I can only guess, but I think my audience is probably attracted to images that show alternate use of materials and a hint of the process used to craft an image. As an added bonus, I shot the whole scene on this extremely old, paint chipped table I had in my house, which I used as a backdrop so often and had gotten so popular that it actually had it’s own hashtag – #backyardcottagetable. People really loved that table! In addition to using the magic table, the image ended up being featured as a weekly pick for the Weekend Hashtag Project, and as such was broadcast on the official @instagram account as well as their blogs and other social media, so it got a huge boost in audience thanks to that, and other subsequent times it was shared by others following that exposure”.

© David Guttenfelder

David Guttenfelder
“On assignment for National Geographic in Yellowstone National Park, I left my Montana motel while it was still dark outside. I was driving towards a riverside pasture outside of town with a plan to standing in a field of grazing bison while the sun rose. But when the morning light came, ominous and richly red, I was trapped at a red traffic light behind rows of work commuters in Bozeman.
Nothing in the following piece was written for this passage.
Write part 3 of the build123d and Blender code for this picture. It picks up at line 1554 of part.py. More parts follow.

That morning, for Nat Geo, I’d failed.

But the smartphone photo I shot, and posted to my Instagram account while still sitting at the intersection in my truck, remains my most “liked” photo (with more than 30,000). You could say that the picture is typical of my most immediately popular photos on social media. Landscapes. Autumn leaves and snowy mountain-scapes. Dramatic skies. A dose of mood or “what the?” mystery. That’s what people “like”.
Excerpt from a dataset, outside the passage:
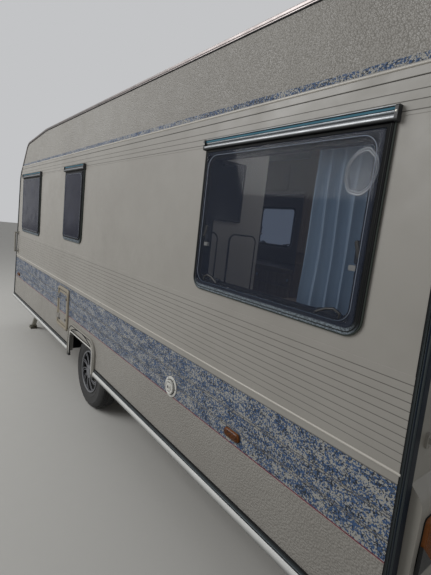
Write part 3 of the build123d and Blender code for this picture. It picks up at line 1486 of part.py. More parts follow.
with BuildPart() as table:
    with BuildSketch(level(floor_top + table_height - table_thickness)):
        with Locations((table_place, 0)):
            RectangleRounded(*table_size, table_corner)
    extrude(amount=table_thickness)
    for radius, height in ((table_post, table_height - table_thickness), (table_foot, board)):
        with BuildSketch(level(floor_top)):
            with Locations((table_place, 0)):
                Circle(radius)
        extrude(amount=height)
table.part.label = "table"
export_step(table.part, "parts/table.step")

kitchen_start = tall_end + furniture_gap
kitchen_front = -bench_side + kitchen_depth
with BuildPart() as kitchen:
    box_between((kitchen_start, -bench_side, floor_top),
                (kitchen_end, kitchen_front, floor_top + worktop_height))
    cut_between((kitchen_start + board, -bench_side + board, floor_top),
                (kitchen_end - board, kitchen_front - board, floor_top + worktop_height - worktop))
    cut_between((axle_place - box_half - 2, -inner_half, floor_top),
                (axle_place + box_half + 2, -box_inner + 2, box_top + 2))
    box_between((kitchen_start, kitchen_front - 1, floor_top + worktop_height - worktop),
                (kitchen_end, kitchen_front + worktop_over, floor_top + worktop_height))
kitchen.part.label = "kitchen_unit"
export_step(kitchen.part, "parts/kitchen_unit.step")

# Overhead lockers: start, stop along, y from and to
overhead_start, overhead_end = rear_inside + locker_depth_over, tall_start - furniture_gap
overhead_inner = bench_side - locker_depth_over
overhead = (
    (overhead_start, overhead_end, overhead_inner, inner_half),
    (overhead_start, overhead_end, -inner_half, -overhead_inner),
    (kitchen_start, kitchen_end, -inner_half, -overhead_inner),
    (rear_inside, overhead_start - furniture_gap, -inner_half, inner_half),
)
# Tall unit, washroom walls and overhead lockers, all open upwards to the roof
with BuildPart() as cabinets:
    box_between((tall_start, -bench_side, floor_top), (tall_end, kitchen_front, shell_top))
    cut_between((tall_start + board, -bench_side + board, floor_top),
                (tall_end - board, kitchen_front - board, shell_top))
    box_between((wash_start, wash_inner, floor_top), (wash_end, bench_side, shell_top))
    cut_between((wash_start + board, wash_inner + board, floor_top),
                (wash_end - board, bench_side, shell_top))
    for start, stop, low, high in overhead:
        box_between((start, low, locker_bottom), (stop, high, shell_top))
        cut_between((start + board, low + board, locker_bottom + board),
                    (stop - board, high - board, shell_top))
    with BuildSketch(lengthwise(inner_half)):
        body_outline()
        offset(amount=-shell_thickness - wall_gap)
    extrude(amount=2 * inner_half, mode=Mode.INTERSECT)
cabinets.part.label = "cabinets"
export_step(cabinets.part, "parts/cabinets.step")

# Curtains hung from the overhead lockers: wall and the stretch along it
with BuildPart() as curtains:
    for wall, start, stop in (("left", 250, 560), ("right", 250, 560), ("right", 900, 1120)):
        with BuildSketch(on_wall(wall, (start + stop) / 2, locker_bottom - curtain_drop / 2,
                                 -wall_thickness - curtain_inset)):
            Rectangle(stop - start, curtain_drop)
        extrude(amount=-curtain_thickness)
curtains.part.label = "curtains"
export_step(curtains.part, "parts/curtains.step")
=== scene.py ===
"""Travel caravan: the visible pieces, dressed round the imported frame.

Metres. X runs forward to the towing coupling, Y to the caravan's left, Z up from the ground.
Lengths along the body are measured forward from its rear bottom corner, as in the part's source.
"""
from __future__ import annotations

import json
import logging
import math
from collections.abc import Sequence
from dataclasses import dataclass, field
from enum import Enum

import bpy
import numpy as np
from mathutils import Matrix, Vector

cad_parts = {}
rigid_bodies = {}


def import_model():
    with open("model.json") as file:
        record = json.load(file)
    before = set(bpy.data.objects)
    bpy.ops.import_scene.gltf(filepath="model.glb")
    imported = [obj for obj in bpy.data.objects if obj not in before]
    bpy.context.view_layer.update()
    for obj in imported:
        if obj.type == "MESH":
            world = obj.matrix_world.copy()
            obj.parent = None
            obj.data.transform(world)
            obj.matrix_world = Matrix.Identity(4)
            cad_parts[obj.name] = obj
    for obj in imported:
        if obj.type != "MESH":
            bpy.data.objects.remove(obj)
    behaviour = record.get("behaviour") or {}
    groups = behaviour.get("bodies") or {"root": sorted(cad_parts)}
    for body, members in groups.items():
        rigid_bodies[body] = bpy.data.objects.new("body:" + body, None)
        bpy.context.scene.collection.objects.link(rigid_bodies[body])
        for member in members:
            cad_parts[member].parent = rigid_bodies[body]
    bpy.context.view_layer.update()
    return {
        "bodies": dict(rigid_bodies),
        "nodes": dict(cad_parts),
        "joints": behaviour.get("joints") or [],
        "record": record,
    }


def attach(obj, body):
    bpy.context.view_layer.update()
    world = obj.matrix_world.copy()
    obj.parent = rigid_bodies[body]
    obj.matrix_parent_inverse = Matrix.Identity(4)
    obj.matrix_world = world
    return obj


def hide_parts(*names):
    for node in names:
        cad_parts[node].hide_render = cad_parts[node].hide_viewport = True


LOG = logging.getLogger("caravan")
Array = np.ndarray
Pair = tuple[float, float]
Triple = tuple[float, float, float]
Profile = Sequence[Pair]
Tree = bpy.types.NodeTree
Socket = bpy.types.NodeSocket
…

I like this photo too, but probably not for the same reasons. In the caption, I titled this picture “Work Commute”, one of a series I started while on assignment in the national parks. I did this because I wanted to share my own daily life and show how fortunate I felt each day to drive through the breathtaking protected landscapes of Yellowstone or the Everglades. In this way, I thought I could take followers into the field with me, photograph the back story or “making of” a Nat Geo story, and it would help convince people to care about the stories and issues I was covering.

On Instagram, a heart-shaped like is only one way to measure the impact of the photos we share. Another, and more important measure for me, are the comments. This is the unique, dynamic engagement that Instagram allows. Photographers can communicate directly with people, respond to questions, and host or moderate lively honest debate. The photographs which spark those kinds of conversations are not usually the most “liked”, nor the prettiest of pictures. But they are usually the ones I’m most proud of because of their impact. The three photographs to received the most comments on my account are ones which depict real, controversial, and even troubling scenes: A dead invasive Burmese python in Florida. Pyongyang students inside the otherwise isolated country of North Korea. Hundreds of Filipino victims of the devastating typhoon Haiyan”.
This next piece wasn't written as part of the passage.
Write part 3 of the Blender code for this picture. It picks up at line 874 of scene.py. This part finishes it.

“Always creeping around corners…” © Leila Peterson

Leila Peterson
“I’m not exactly sure what drew such a huge reaction to this photo, but it definitely received a lot of attention in a short period of time. At the time this was taken, I was trying to photograph a bit of light that was making its way through the doorway. My dog casually walked in and seen me standing there with my camera. She looked a bit startled, which is when I clicked the shutter. I think what most intrigues me about this scene is the starkness of the black against white, the light against her face, and a sense of confusion and curiosity she shows. What is she thinking? Is the image black and white? It feels like a real moment. The dog looks vulnerable and that feeling is something I think we can all relate to. Perhaps that’s why it did so well”.